## START Collected data

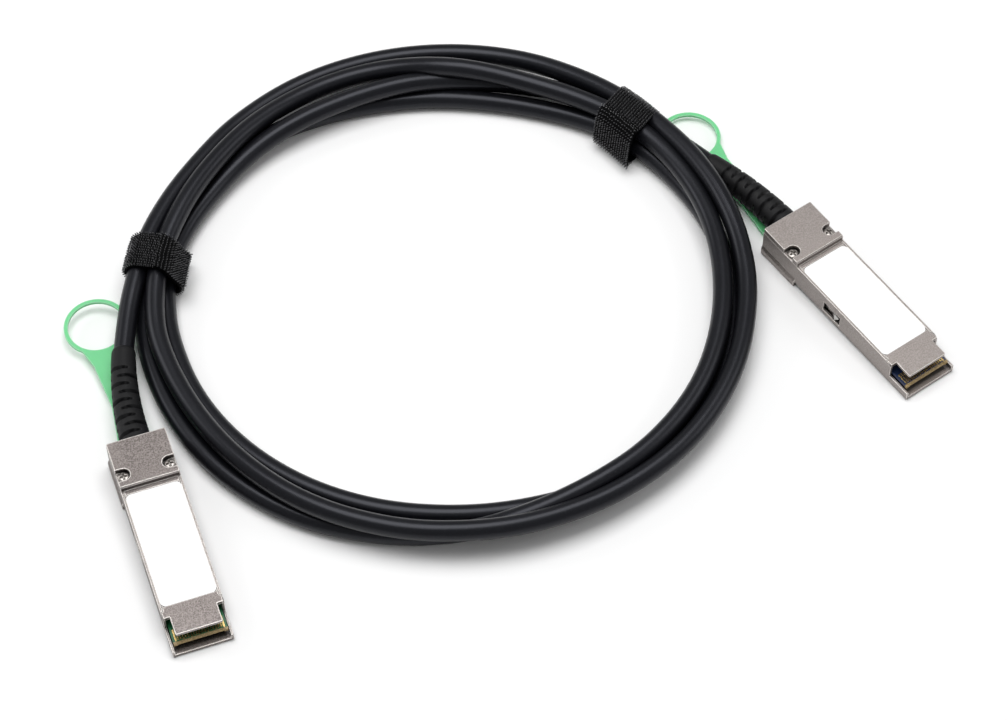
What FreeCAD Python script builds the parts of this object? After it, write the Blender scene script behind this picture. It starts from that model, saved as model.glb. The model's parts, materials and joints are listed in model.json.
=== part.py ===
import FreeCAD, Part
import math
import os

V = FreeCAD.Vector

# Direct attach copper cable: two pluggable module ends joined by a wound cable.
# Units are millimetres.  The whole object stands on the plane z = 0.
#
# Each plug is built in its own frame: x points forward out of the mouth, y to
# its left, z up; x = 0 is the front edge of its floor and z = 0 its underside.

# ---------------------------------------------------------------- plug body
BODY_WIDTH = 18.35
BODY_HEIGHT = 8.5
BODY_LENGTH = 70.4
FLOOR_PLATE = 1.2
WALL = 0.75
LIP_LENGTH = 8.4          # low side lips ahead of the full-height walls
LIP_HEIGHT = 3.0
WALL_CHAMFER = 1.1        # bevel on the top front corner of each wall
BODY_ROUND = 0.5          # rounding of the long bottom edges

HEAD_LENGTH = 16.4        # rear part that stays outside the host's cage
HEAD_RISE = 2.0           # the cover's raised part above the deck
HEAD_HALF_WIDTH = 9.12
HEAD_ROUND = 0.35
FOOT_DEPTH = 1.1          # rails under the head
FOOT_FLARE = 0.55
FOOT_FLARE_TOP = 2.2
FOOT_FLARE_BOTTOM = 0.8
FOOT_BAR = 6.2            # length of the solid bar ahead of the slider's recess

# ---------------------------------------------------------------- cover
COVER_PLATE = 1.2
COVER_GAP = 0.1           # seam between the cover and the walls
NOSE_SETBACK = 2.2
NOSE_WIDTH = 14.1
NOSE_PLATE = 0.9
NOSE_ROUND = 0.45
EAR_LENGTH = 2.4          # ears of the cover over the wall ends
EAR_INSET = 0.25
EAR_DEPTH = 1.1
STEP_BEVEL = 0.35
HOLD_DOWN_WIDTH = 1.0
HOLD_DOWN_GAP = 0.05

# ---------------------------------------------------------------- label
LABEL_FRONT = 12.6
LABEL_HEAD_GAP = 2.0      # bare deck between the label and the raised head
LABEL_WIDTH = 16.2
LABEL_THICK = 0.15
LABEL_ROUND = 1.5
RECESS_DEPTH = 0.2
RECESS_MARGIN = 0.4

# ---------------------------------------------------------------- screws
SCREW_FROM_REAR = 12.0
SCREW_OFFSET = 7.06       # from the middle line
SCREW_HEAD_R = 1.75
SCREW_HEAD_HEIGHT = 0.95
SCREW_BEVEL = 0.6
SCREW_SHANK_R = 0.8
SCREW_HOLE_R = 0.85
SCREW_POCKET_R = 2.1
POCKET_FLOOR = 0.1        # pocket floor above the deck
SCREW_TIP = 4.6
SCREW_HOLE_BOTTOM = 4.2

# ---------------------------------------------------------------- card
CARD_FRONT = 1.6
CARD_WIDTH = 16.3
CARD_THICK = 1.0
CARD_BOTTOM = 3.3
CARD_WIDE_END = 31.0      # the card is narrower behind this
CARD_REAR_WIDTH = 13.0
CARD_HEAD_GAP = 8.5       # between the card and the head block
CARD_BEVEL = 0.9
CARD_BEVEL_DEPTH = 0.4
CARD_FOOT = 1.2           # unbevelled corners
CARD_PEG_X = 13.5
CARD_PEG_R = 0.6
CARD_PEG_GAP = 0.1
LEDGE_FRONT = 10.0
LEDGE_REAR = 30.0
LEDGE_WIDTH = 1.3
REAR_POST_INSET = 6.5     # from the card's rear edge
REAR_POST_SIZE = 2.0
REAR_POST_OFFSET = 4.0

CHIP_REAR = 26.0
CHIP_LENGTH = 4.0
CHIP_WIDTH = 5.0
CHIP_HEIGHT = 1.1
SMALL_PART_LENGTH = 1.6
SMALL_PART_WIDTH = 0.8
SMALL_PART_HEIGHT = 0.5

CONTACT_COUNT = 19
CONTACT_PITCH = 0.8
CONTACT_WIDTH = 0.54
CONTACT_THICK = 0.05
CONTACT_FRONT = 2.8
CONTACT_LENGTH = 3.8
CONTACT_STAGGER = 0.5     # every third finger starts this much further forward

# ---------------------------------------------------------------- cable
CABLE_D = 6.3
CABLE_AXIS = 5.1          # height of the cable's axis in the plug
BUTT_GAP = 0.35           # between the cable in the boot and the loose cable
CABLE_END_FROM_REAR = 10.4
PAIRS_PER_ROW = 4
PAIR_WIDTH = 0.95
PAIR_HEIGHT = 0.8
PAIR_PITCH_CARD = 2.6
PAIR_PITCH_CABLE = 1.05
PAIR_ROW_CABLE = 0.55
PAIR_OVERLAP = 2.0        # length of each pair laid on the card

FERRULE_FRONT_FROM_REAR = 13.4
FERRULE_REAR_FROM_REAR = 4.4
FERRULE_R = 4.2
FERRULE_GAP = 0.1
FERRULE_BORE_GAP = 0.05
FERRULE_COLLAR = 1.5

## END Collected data

Written task:
Starting at the first line of the data above, please restate word for word every line up to and including the one that holds "V = FreeCAD.Vector", and add nothing else.

Exercise response:
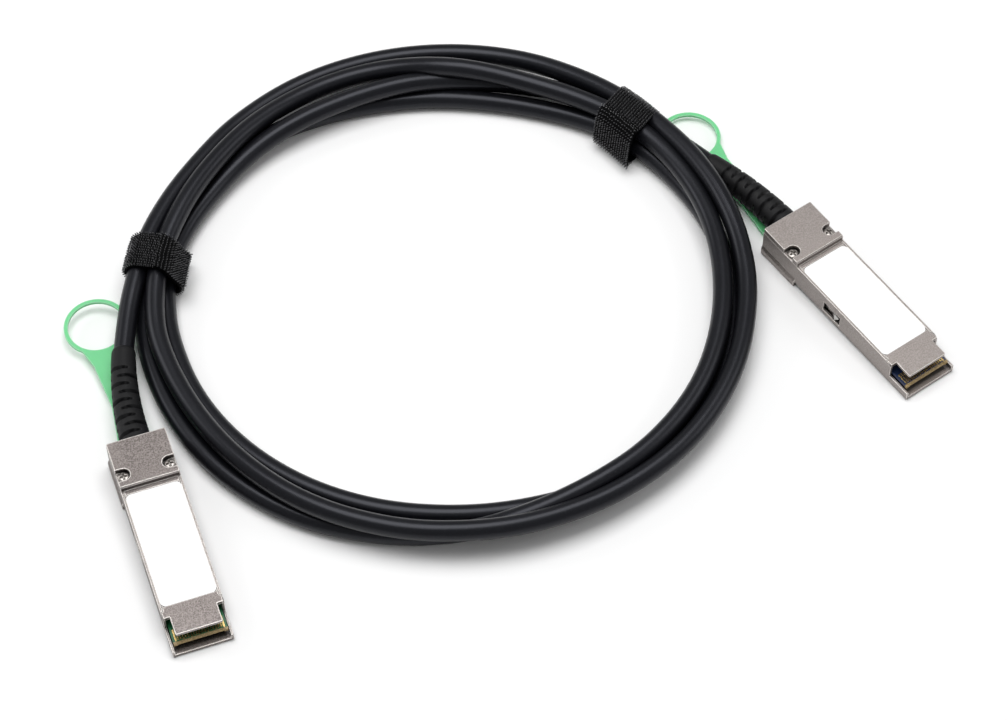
What FreeCAD Python script builds the parts of this object? After it, write the Blender scene script behind this picture. It starts from that model, saved as model.glb. The model's parts, materials and joints are listed in model.json.
=== part.py ===
import FreeCAD, Part
import math
import os

V = FreeCAD.Vector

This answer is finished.